7. Context within Drone and Bird Detection Research
YOLOBirDrone addresses a critical operational challenge unmet by preceding models: the robust differentiation between small drones and birds under complex environmental and imaging scenarios. While alternatives such as YOLO-Drone (which targets dense small object detection using novel backbones and loss functions (Zhu et al., 2023)), YOLO-FEDER FusionNet (which fuses camouflage segmentation priors (Lenhard et al., 2024)), and classical lightweight YOLO variants for multi-drone scenarios (Sharma et al., 2022) compete on related challenges, YOLOBirDrone stands out in its explicit integration of deformable convolutions and progressive dual attention in both spatial and channel modalities.

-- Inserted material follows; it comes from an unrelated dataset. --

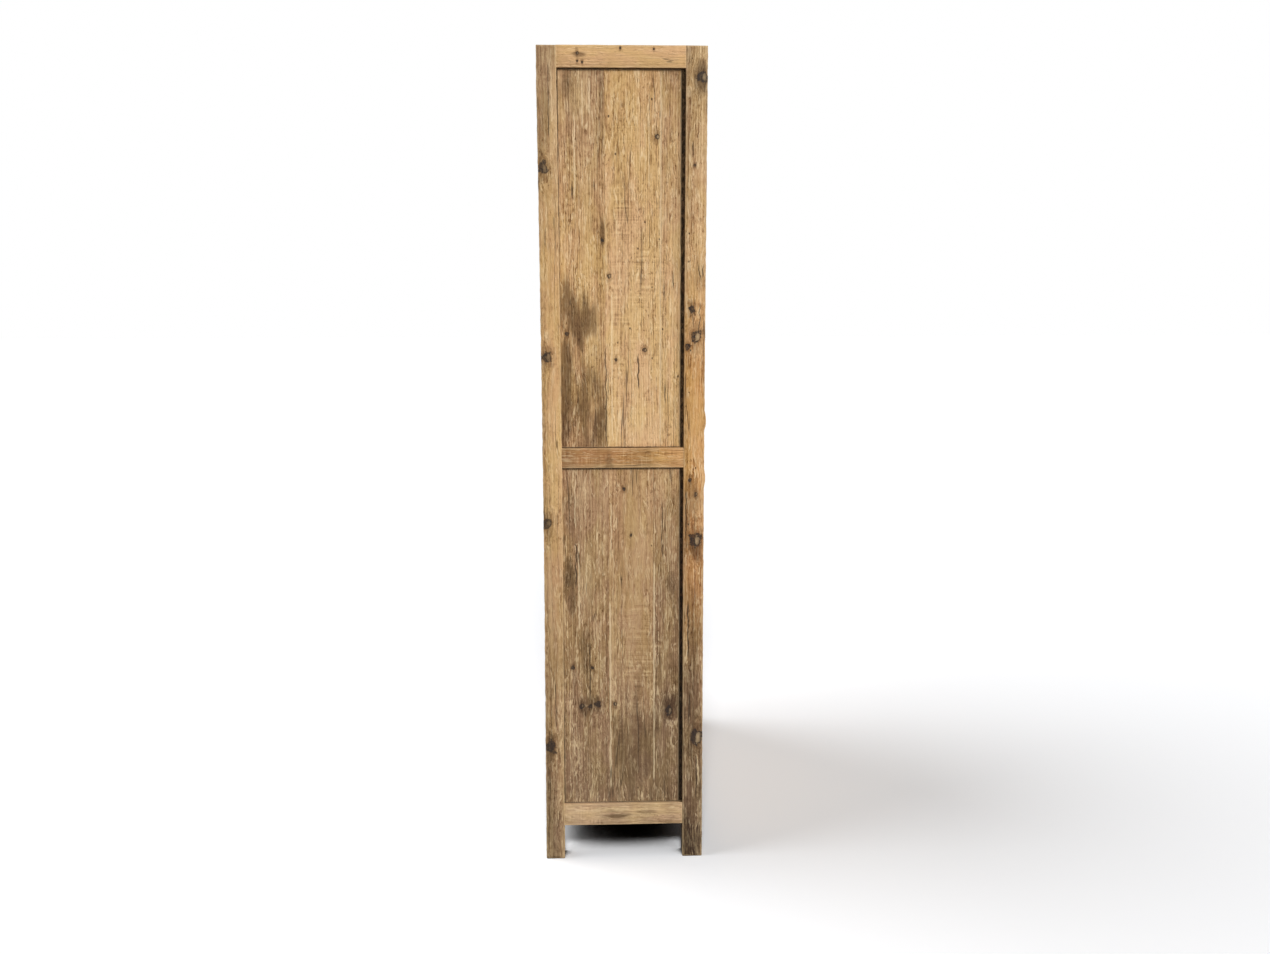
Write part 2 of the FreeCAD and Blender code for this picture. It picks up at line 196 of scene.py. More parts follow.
def on_left_side(column, row, inset=0.0):
    """The point of the left side, so far in from the face of its posts, that a pixel of the photo shows."""
    across = (column - picture_width / 2) / focal_pixels
    down = (row - picture_height / 2) / focal_pixels
    ray = forward + camera_right * across - camera_up * down
    reach = (x_left + inset - camera_place.x) / ray.x
    return camera_place + ray * reach


def pixel_length(row):
    """The length on the left side that one pixel of the photo spans at that height."""
    return (on_left_side(620, row + 1) - on_left_side(620, row)).length


def colour(red, green, blue):
    """A colour as it is read in a picture, from 0 to 255, made linear for a shader."""
    parts = []
    for value in (red, green, blue):
        share = value / 255
        parts.append(share / 12.92 if share <= 0.04045 else ((share + 0.055) / 1.055) ** 2.4)
    return (*parts, 1.0)


def blended(first, second, share):
    return tuple(a + (b - a) * share for a, b in zip(first, second))


# Pine tones, from the palest to the darkest, and then some between them
pine_tones = {
    "straw": colour(211, 171, 121),
    "honey": colour(200, 160, 108),
    "orange": colour(197, 147, 88),
    "grey": colour(184, 155, 119),
    "tan": colour(181, 144, 100),
    "dusty": colour(171, 137, 98),
    "russet": colour(180, 132, 83),
    "brown": colour(158, 126, 90),
    "cedar": colour(152, 112, 70),
    "umber": colour(131, 105, 77),
    "dark": colour(104, 82, 58),
}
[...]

A plausible implication is that shape-adaptive convolution and progressive attention at multiple pyramid levels may become standard in future architectures targeting general small-object detection and fine-grained inter-class discrimination in remote sensing and surveillance.
References
- "YOLOBirDrone: Dataset for Bird vs Drone Detection and Classification and a YOLO based enhanced learning architecture" (Kaur et al., 13 Jan 2026)
- "YOLO-Drone: Airborne real-time detection of dense small objects from high-altitude perspective" (Zhu et al., 2023)
- "YOLO-FEDER FusionNet: A Novel Deep Learning Architecture for Drone Detection" (Lenhard et al., 2024)
- "Lightweight Multi-Drone Detection and 3D-Localization via YOLO" (Sharma et al., 2022)